I see that fragmentation in my own journey, and I also see the opportunity that has been given to me in this. I could mourn that I spent so many years of my adult life allowing the truth of where I fit to be lost from me. Sometimes I do. Sometimes I grieve that it has taken me so many years to fully step into my trans-ness and queerness. Sometimes I grieve that I have allowed my art to take a backseat to other experiences. Sometimes I am downright angry that I was raised to believe that life was so narrow, bland, and binary. But more recently, I am finding myself thankful to have been able to make the shift from what I knew to who I am now so consciously . . . and to be alive in this particular moment of time as so many pieces are shifting around us politically, ecologically, spiritually, and physically. It is an invitation and opportunity to love my future, to love our future . . . and to reclaim where I fit in the space of loving what it is that we have to save.

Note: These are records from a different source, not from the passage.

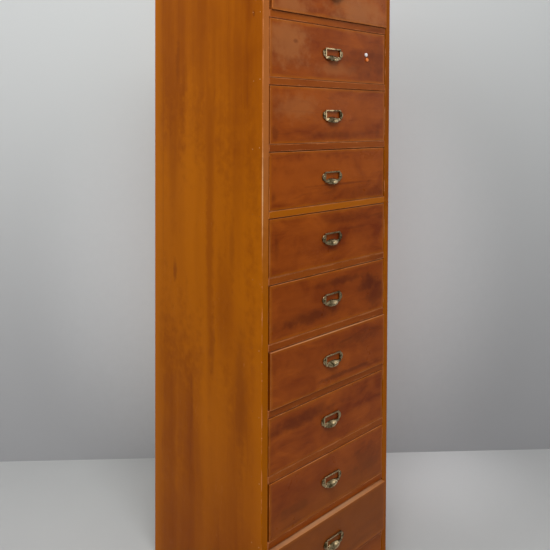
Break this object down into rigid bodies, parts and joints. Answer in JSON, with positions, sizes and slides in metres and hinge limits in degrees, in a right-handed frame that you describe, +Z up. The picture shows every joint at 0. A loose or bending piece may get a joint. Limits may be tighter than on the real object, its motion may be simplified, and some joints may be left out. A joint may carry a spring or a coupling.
{
  "type": "flat file cabinet",
  "caption": "Tall narrow wooden chest of shallow sliding drawers for paper and art supplies, each with a brass card frame and cup pull.",
  "frame": {"origin": "on the floor under the middle of the chest's overall box, with the drawers at rest", "axes": "+Z up; the drawer fronts face -Y; +X is to the right of a person facing the drawers"},
  "size_m": [0.492, 0.5122, 1.725],
  "materials": {
    "case_wood": "satin honey-orange varnish over straight grain",
    "front_wood": "glossy red-brown varnish over figured grain",
    "inside_wood": "bare planed softwood",
    "sheet_wood": "bare plywood",
    "pull_brass": "aged, polished where it is touched",
    "pin_white": "white enamel",
    "pin_orange": "orange enamel"
  },
  "bodies": {
    "case": {"side_panel_left": "case_wood", "side_panel_right": "case_wood", "top_board": "case_wood", "bottom_board": "case_wood", "plinth_board": "case_wood", "back_panel": "sheet_wood", "runner_ladder_left": "inside_wood", "runner_ladder_right": "inside_wood", "front_rail_01": "case_wood", "front_rail_02": "case_wood", "front_rail_03": "case_wood", "front_rail_04": "case_wood", "front_rail_05": "case_wood", "front_rail_06": "case_wood", "front_rail_07": "case_wood", "front_rail_08": "case_wood", "front_rail_09": "case_wood"},
    "drawer_01": {"drawer_front_01": "front_wood", "drawer_box_01": "inside_wood", "drawer_bottom_01": "sheet_wood", "drawer_pull_01": "pull_brass"},
    "drawer_02": {"drawer_front_02": "front_wood", "drawer_box_02": "inside_wood", "drawer_bottom_02": "sheet_wood", "drawer_pull_02": "pull_brass", "drawing_pin_white": "pin_white", "drawing_pin_orange": "pin_orange"},
    "drawer_03": {"drawer_front_03": "front_wood", "drawer_box_03": "inside_wood", "drawer_bottom_03": "sheet_wood", "drawer_pull_03": "pull_brass"},
    "drawer_04": {"drawer_front_04": "front_wood", "drawer_box_04": "inside_wood", "drawer_bottom_04": "sheet_wood", "drawer_pull_04": "pull_brass"},
    "drawer_05": {"drawer_front_05": "front_wood", "drawer_box_05": "inside_wood", "drawer_bottom_05": "sheet_wood", "drawer_pull_05": "pull_brass"},
    "drawer_06": {"drawer_front_06": "front_wood", "drawer_box_06": "inside_wood", "drawer_bottom_06": "sheet_wood", "drawer_pull_06": "pull_brass"},
    "drawer_07": {"drawer_front_07": "front_wood", "drawer_box_07": "inside_wood", "drawer_bottom_07": "sheet_wood", "drawer_pull_07": "pull_brass"},
    "drawer_08": {"drawer_front_08": "front_wood", "drawer_box_08": "inside_wood", "drawer_bottom_08": "sheet_wood", "drawer_pull_08": "pull_brass"},
    "drawer_09": {"drawer_front_09": "front_wood", "drawer_box_09": "inside_wood", "drawer_bottom_09": "sheet_wood", "drawer_pull_09": "pull_brass"},
    "drawer_10": {"drawer_front_10": "front_wood", "drawer_box_10": "inside_wood", "drawer_bottom_10": "sheet_wood", "drawer_pull_10": "pull_brass"}
  },
  "joints": [
    {"name": "drawer_01_slide", "type": "slide", "parent": "case", "child": "drawer_01", "axis": [0, -1, 0], "range_m": [-0.004, 0.356]},
    {"name": "drawer_02_slide", "type": "slide", "parent": "case", "child": "drawer_02", "axis": [0, -1, 0], "range_m": [-0.0005, 0.3595]},
    {"name": "drawer_03_slide", "type": "slide", "parent": "case", "child": "drawer_03", "axis": [0, -1, 0], "range_m": [-0.0005, 0.3595]},
    {"name": "drawer_04_slide", "type": "slide", "parent": "case", "child": "drawer_04", "axis": [0, -1, 0], "range_m": [-0.0005, 0.3595]},
    {"name": "drawer_05_slide", "type": "slide", "parent": "case", "child": "drawer_05", "axis": [0, -1, 0], "range_m": [-0.001, 0.359]},
    {"name": "drawer_06_slide", "type": "slide", "parent": "case", "child": "drawer_06", "axis": [0, -1, 0], "range_m": [-0.0005, 0.3595]},
    {"name": "drawer_07_slide", "type": "slide", "parent": "case", "child": "drawer_07", "axis": [0, -1, 0], "range_m": [-0.0035, 0.3565]},
    {"name": "drawer_08_slide", "type": "slide", "parent": "case", "child": "drawer_08", "axis": [0, -1, 0], "range_m": [-0.0005, 0.3595]},
    {"name": "drawer_09_slide", "type": "slide", "parent": "case", "child": "drawer_09", "axis": [0, -1, 0], "range_m": [-0.001, 0.359]},
    {"name": "drawer_10_slide", "type": "slide", "parent": "case", "child": "drawer_10", "axis": [0, -1, 0], "range_m": [-0.012, 0.348]}
  ]
}
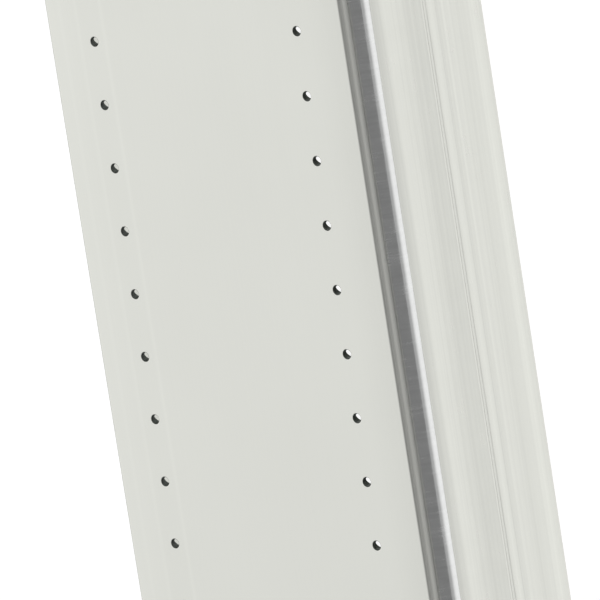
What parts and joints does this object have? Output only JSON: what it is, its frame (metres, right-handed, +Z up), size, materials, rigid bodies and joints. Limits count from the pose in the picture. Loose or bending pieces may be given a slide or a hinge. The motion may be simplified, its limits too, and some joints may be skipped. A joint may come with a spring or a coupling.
{
  "type": "scaffold plank",
  "caption": "Aluminium scaffold deck on two deep side rails with round beads, with hooks and gravity wind locks for ledger tubes.",
  "frame": {"origin": "under the middle of the plank, on the plane that the rail feet stand on", "axes": "+X along the plank, +Y across it towards the rear rail, +Z up, out of the deck"},
  "size_m": [2.144, 0.304, 0.165],
  "materials": {
    "mill_aluminium": "extruded, matte, with fine lines along the length and a polished bead",
    "pressed_aluminium": "rolled sheet, satin",
    "rivet_aluminium": "satin",
    "zinc_steel": "zinc plated"
  },
  "bodies": {
    "plank": {"deck_panel": "mill_aluminium", "front_rail": "mill_aluminium", "rear_rail": "mill_aluminium", "cross_member_1": "pressed_aluminium", "cross_member_2": "pressed_aluminium", "cross_member_3": "pressed_aluminium", "cross_member_4": "pressed_aluminium", "end_plate_left": "pressed_aluminium", "end_plate_right": "pressed_aluminium", "rivet_01": "rivet_aluminium", "rivet_02": "rivet_aluminium", "rivet_03": "rivet_aluminium", "rivet_04": "rivet_aluminium", "rivet_05": "rivet_aluminium", "rivet_06": "rivet_aluminium", "rivet_07": "rivet_aluminium", "rivet_08": "rivet_aluminium", "rivet_09": "rivet_aluminium", "rivet_10": "rivet_aluminium", "rivet_11": "rivet_aluminium", "rivet_12": "rivet_aluminium", "rivet_13": "rivet_aluminium", "rivet_14": "rivet_aluminium", "rivet_15": "rivet_aluminium", "rivet_16": "rivet_aluminium", "hook_left_front": "zinc_steel", "hook_left_rear": "zinc_steel", "hook_right_front": "zinc_steel", "hook_right_rear": "zinc_steel", "end_plate_left_screw_1": "zinc_steel", "end_plate_left_screw_2": "zinc_steel", "end_plate_right_screw_1": "zinc_steel", "end_plate_right_screw_2": "zinc_steel", "hook_bolt_1": "zinc_steel", "hook_bolt_2": "zinc_steel", "hook_bolt_3": "zinc_steel", "hook_bolt_4": "zinc_steel", "hook_bolt_5": "zinc_steel", "hook_bolt_6": "zinc_steel", "hook_bolt_7": "zinc_steel", "hook_bolt_8": "zinc_steel", "hook_nut_1": "zinc_steel", "hook_nut_2": "zinc_steel", "hook_nut_3": "zinc_steel", "hook_nut_4": "zinc_steel", "hook_nut_5": "zinc_steel", "hook_nut_6": "zinc_steel", "hook_nut_7": "zinc_steel", "hook_nut_8": "zinc_steel", "lock_bolt_left": "zinc_steel", "lock_bolt_right": "zinc_steel", "lock_nut_left": "zinc_steel", "lock_nut_right": "zinc_steel", "lock_stop_left": "zinc_steel", "lock_stop_right": "zinc_steel"},
    "wind_lock_left": {"wind_lock_left": "zinc_steel"},
    "wind_lock_right": {"wind_lock_right": "zinc_steel"}
  },
  "joints": [
    {"name": "wind_lock_left_pivot", "type": "hinge", "parent": "plank", "child": "wind_lock_left", "pos_m": [-0.998, -0.1319, 0.084], "axis": [0, 1, 0], "range_deg": [0, 80]},
    {"name": "wind_lock_right_pivot", "type": "hinge", "parent": "plank", "child": "wind_lock_right", "pos_m": [0.998, 0.1319, 0.084], "axis": [0, -1, 0], "range_deg": [0, 80]}
  ]
}
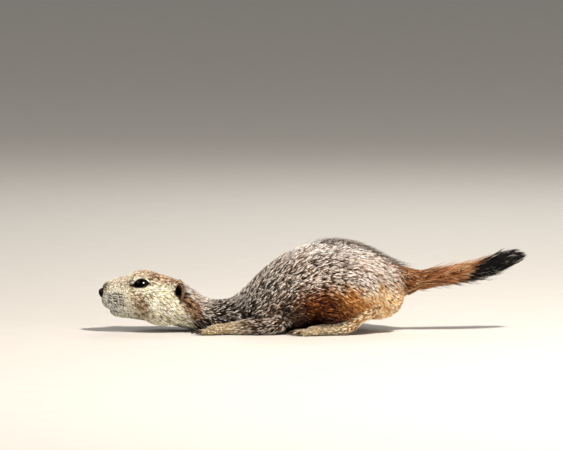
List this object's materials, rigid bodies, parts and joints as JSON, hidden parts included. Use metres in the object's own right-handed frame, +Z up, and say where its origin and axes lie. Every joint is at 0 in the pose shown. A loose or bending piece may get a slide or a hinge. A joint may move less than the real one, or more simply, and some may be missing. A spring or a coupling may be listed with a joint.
{
  "type": "prairie dog",
  "caption": "Life-size black-tailed prairie dog crouching low on a flat floor, back arched, head stretched forward and tail held out behind.",
  "frame": {"origin": "on the floor, under the middle of the animal's bounding box", "axes": "+Z up, the nose points to -X, the tail to +X, the animal's left side to -Y"},
  "size_m": [0.3331, 0.1006, 0.0733],
  "materials": {
    "fur_face": "short soft fur, yellow-cream with a brown crown",
    "fur_back": "grizzled fur, dark brown-grey with white tips",
    "fur_flank": "orange-brown fur, ochre towards the rump",
    "fur_feet": "very short cream fur, dark claws",
    "fur_tail": "long rust-coloured hair, black towards the tip",
    "ear_skin": "thin skin with fine rust-coloured down",
    "nose_skin": "bare blackish skin, slightly moist",
    "eye": "glossy black-brown eye"
  },
  "bodies": {
    "root": {"head": "fur_face", "neck": "fur_back", "torso": "fur_back", "thigh_left": "fur_flank", "thigh_right": "fur_flank", "foreleg_left": "fur_feet", "foreleg_right": "fur_feet", "forepaw_left": "fur_feet", "forepaw_right": "fur_feet", "hindfoot_left": "fur_feet", "hindfoot_right": "fur_feet", "tail": "fur_tail", "ear_left": "ear_skin", "ear_right": "ear_skin", "eye_left": "eye", "eye_right": "eye", "nose": "nose_skin"}
  },
  "joints": []
}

A month ago I couldn’t tell you why my act of creating and what comes from it was important. I could tell you that I knew at a young age before I could ever verbalize it, that the making and creating of things was where I fit. Now I understand it again. The listening . . . the allowing of things to come through . . . the images and processes and pieces calling to be brought into this world . . . this is where I fit . . . this is what I have to offer in the lens of loving what it is that we have to save.
And while it is something that often isn’t regarded deeply or valued widely in a capitalistic society, the first step in all of this is to dream love into all aspects of my future . . . and then to steadily take steps towards my own life for that to become the reality that is manifest for all.